• **Task to carry out**: Reproduce, exactly and in full, only the lines below from the one containing "add_frame(parts, root)" through the one containing "import math".

Entries with model source code
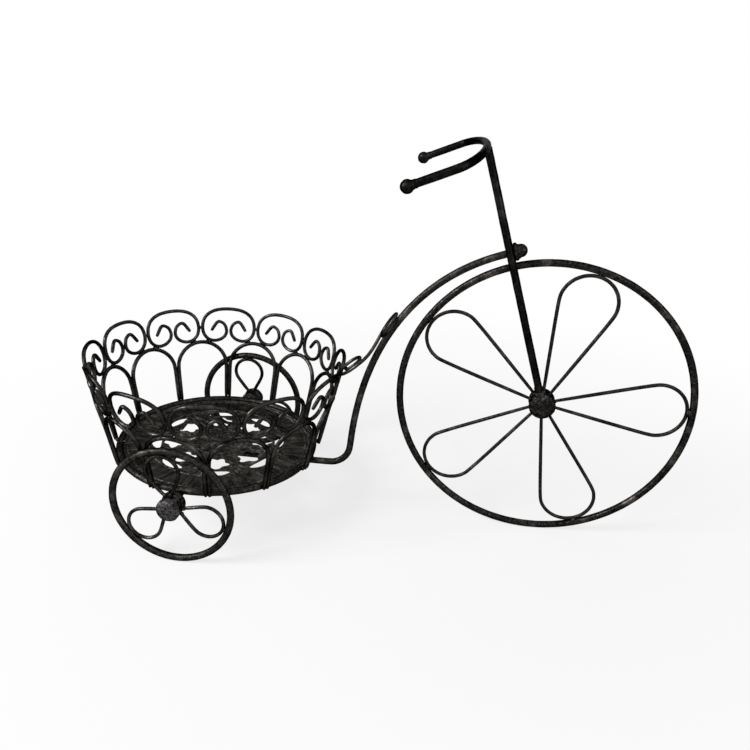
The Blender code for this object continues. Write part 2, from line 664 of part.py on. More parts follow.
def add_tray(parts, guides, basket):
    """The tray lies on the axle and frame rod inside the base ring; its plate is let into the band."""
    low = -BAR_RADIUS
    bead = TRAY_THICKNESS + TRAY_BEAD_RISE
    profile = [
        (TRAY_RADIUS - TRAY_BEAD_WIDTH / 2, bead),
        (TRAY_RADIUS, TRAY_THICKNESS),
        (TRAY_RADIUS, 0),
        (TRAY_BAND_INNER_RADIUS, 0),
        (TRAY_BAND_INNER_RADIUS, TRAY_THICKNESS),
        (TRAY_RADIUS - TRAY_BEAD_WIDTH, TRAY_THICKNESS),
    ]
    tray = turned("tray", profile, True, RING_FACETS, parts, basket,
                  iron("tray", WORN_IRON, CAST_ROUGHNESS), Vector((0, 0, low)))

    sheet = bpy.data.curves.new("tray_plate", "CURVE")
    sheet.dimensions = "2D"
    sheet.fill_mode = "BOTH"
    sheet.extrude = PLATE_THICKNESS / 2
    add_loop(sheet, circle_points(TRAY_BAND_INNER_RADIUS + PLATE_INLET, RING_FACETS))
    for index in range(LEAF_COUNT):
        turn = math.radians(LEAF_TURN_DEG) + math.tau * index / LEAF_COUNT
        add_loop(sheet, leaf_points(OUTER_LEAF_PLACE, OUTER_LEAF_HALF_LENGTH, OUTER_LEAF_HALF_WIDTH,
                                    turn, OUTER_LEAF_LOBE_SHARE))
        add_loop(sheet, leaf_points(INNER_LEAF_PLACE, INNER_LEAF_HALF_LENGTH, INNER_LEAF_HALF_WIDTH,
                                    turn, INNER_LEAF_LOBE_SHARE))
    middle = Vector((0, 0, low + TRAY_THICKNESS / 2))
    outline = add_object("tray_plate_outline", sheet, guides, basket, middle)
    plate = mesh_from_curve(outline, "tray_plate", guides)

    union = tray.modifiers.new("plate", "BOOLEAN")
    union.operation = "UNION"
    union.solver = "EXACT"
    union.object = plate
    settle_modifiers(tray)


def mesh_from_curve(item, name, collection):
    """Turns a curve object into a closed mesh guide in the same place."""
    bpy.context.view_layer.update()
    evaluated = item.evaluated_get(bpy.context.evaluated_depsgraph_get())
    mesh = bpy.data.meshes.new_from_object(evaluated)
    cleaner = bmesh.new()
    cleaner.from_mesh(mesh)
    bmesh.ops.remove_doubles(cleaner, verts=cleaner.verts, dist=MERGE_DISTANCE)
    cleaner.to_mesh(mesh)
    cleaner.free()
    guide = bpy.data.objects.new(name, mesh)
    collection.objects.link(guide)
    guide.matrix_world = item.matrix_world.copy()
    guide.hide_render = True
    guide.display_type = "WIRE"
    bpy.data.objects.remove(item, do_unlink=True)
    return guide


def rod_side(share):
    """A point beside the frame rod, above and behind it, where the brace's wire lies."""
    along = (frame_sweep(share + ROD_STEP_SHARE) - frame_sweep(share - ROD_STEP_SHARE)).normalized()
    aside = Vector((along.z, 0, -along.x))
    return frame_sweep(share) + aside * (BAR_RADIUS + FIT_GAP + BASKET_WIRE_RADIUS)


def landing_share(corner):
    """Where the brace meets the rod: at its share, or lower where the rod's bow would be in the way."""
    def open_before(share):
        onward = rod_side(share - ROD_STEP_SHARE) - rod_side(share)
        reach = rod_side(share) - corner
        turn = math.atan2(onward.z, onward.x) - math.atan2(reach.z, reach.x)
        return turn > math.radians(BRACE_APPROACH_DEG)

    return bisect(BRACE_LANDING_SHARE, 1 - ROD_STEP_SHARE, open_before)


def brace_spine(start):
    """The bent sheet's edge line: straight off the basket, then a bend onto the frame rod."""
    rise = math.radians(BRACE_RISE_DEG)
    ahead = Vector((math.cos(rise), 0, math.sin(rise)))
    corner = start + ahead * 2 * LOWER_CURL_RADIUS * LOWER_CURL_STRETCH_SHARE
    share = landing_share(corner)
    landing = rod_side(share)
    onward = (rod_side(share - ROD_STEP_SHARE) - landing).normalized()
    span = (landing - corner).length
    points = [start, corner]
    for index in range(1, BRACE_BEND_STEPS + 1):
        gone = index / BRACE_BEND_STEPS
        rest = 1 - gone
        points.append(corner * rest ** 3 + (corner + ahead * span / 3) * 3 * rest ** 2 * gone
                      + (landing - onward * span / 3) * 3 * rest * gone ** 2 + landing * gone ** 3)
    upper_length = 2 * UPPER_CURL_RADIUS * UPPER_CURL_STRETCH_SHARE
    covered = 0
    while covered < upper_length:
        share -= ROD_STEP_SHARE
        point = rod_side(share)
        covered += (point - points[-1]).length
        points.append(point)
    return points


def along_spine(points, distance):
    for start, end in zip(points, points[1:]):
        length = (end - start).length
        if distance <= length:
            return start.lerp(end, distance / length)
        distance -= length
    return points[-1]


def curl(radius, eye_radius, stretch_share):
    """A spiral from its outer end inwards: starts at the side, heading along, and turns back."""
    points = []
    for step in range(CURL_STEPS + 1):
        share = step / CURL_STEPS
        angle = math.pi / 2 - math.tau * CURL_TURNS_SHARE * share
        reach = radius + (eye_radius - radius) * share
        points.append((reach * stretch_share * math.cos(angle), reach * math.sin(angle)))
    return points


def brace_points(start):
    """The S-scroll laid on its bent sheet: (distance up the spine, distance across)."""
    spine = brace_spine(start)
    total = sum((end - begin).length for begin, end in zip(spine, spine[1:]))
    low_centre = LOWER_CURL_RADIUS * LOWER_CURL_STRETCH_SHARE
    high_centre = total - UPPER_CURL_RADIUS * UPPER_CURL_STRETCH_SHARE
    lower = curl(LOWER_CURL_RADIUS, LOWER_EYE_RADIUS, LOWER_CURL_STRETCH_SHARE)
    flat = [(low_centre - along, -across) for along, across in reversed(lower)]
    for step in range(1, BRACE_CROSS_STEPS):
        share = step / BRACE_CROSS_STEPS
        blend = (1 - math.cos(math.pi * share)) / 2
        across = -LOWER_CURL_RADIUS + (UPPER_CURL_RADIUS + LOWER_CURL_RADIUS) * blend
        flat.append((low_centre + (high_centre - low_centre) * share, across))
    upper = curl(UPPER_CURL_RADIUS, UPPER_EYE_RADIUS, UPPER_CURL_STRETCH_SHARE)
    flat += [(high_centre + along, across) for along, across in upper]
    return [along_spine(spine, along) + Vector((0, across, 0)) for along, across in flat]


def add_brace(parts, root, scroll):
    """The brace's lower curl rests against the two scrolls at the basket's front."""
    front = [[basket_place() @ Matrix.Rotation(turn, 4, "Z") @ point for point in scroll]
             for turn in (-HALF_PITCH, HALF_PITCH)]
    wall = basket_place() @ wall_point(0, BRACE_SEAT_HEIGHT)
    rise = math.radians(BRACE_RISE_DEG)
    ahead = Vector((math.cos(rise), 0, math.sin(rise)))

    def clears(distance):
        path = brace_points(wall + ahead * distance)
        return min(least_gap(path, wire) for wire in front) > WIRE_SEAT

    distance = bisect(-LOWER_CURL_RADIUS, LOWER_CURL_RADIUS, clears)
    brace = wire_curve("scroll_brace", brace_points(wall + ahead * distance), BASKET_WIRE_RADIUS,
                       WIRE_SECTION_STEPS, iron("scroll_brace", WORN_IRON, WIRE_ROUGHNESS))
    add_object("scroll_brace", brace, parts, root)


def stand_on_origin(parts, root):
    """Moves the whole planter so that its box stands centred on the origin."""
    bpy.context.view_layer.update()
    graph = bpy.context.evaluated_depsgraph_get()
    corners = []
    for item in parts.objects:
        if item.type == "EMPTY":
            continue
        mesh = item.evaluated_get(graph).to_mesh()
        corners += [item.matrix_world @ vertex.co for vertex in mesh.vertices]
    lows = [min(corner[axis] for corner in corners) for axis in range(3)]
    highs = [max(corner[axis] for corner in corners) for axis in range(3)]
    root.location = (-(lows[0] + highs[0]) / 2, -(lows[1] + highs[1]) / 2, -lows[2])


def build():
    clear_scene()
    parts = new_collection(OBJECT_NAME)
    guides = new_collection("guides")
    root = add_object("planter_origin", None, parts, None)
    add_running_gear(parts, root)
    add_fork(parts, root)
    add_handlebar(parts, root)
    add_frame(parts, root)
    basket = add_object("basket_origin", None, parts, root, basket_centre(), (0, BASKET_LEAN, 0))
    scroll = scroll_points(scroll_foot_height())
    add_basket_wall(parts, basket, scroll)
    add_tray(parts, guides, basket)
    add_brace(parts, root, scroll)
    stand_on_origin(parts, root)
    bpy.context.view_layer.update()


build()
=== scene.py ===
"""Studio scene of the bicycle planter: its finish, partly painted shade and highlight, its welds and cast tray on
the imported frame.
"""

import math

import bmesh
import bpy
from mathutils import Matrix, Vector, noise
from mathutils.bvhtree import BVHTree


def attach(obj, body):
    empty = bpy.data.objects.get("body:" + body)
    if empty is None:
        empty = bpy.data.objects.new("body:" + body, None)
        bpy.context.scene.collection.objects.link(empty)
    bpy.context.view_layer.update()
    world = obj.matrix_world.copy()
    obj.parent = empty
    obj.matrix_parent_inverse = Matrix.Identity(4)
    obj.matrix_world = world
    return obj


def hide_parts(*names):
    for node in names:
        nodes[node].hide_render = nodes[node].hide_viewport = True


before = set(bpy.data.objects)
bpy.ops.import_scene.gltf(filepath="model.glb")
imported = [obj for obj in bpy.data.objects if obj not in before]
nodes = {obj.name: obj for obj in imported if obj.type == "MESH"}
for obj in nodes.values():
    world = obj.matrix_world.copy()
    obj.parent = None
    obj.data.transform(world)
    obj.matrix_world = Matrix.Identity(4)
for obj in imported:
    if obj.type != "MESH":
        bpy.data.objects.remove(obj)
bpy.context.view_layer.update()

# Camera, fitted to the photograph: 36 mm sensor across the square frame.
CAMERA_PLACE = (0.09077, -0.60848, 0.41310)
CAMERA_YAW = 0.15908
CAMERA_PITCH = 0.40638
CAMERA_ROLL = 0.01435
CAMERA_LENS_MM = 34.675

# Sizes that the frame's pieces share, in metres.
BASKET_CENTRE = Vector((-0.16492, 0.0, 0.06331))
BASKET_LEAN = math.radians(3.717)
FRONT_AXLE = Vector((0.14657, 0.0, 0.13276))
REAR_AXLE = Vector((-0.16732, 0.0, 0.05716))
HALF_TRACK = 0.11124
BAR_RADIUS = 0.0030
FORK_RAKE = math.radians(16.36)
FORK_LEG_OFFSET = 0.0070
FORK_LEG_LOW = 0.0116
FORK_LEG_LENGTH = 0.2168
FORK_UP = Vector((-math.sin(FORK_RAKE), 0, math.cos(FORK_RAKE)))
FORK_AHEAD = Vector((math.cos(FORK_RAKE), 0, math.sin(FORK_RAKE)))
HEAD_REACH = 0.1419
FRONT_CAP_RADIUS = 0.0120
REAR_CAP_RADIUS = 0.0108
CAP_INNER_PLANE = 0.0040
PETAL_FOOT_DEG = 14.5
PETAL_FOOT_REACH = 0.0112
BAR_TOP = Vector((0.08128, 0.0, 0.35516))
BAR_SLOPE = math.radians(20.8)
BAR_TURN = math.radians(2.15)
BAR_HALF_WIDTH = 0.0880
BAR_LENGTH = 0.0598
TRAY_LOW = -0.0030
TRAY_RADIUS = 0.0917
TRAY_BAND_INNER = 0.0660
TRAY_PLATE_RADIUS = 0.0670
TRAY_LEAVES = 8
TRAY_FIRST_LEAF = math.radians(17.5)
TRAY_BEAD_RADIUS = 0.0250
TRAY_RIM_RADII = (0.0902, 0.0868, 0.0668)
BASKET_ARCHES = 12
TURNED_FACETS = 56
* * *
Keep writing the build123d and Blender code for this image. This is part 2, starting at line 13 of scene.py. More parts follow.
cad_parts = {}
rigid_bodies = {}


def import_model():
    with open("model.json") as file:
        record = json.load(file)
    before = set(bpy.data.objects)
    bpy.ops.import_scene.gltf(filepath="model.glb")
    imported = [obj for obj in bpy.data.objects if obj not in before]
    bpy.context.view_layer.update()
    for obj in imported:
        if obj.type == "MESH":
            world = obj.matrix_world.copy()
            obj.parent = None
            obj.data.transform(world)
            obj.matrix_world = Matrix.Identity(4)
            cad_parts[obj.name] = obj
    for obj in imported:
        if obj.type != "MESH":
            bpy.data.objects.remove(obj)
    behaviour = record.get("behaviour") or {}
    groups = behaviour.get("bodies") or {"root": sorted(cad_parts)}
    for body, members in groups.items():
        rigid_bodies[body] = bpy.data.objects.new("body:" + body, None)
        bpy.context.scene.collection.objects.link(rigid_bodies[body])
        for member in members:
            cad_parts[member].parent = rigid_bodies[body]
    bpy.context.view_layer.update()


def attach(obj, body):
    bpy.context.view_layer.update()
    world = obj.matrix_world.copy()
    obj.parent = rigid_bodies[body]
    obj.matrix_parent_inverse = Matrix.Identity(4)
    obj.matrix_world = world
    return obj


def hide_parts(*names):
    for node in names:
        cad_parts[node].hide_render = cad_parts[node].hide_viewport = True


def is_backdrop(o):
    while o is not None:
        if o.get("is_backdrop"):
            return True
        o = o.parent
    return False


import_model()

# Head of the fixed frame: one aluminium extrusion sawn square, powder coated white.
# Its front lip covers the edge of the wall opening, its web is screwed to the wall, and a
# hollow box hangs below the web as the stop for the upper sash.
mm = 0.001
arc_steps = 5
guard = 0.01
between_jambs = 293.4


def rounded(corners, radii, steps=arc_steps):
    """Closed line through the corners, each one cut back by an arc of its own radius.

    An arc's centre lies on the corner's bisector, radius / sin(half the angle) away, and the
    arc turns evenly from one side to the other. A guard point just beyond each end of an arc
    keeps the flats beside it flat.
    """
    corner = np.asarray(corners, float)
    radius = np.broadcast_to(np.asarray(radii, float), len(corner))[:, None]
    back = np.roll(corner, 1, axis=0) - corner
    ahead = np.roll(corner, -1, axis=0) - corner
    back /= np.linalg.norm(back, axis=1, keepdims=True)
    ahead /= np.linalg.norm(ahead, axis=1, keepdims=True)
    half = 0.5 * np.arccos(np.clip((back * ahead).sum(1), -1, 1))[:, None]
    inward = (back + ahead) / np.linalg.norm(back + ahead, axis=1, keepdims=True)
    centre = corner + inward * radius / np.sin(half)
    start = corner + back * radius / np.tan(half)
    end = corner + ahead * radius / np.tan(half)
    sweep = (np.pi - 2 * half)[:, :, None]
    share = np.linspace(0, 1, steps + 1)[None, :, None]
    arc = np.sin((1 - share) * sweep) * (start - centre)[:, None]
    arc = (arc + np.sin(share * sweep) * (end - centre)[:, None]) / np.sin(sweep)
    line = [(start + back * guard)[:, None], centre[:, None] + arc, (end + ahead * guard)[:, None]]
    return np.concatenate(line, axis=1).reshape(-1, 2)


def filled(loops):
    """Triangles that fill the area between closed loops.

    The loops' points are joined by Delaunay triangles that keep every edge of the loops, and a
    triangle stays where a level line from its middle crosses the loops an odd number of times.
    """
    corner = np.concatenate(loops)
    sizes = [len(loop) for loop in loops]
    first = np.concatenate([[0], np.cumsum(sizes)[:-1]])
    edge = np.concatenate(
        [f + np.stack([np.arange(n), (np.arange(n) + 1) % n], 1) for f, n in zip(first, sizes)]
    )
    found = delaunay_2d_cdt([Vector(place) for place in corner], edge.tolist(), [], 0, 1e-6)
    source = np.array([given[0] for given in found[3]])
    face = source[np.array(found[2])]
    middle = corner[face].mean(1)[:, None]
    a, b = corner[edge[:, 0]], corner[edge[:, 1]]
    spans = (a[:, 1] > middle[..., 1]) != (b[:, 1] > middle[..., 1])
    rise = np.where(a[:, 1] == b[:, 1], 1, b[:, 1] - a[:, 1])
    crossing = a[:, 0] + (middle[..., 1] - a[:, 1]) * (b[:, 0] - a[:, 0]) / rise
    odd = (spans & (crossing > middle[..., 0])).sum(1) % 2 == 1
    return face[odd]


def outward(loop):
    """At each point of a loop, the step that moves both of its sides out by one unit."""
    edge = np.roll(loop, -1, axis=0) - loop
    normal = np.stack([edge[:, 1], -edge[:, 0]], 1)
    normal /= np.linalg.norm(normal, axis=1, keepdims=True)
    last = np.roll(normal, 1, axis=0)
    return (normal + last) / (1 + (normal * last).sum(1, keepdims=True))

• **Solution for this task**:
    add_frame(parts, root)
    basket = add_object("basket_origin", None, parts, root, basket_centre(), (0, BASKET_LEAN, 0))
    scroll = scroll_points(scroll_foot_height())
    add_basket_wall(parts, basket, scroll)
    add_tray(parts, guides, basket)
    add_brace(parts, root, scroll)
    stand_on_origin(parts, root)
    bpy.context.view_layer.update()


build()
=== scene.py ===
"""Studio scene of the bicycle planter: its finish, partly painted shade and highlight, its welds and cast tray on
the imported frame.
"""

import math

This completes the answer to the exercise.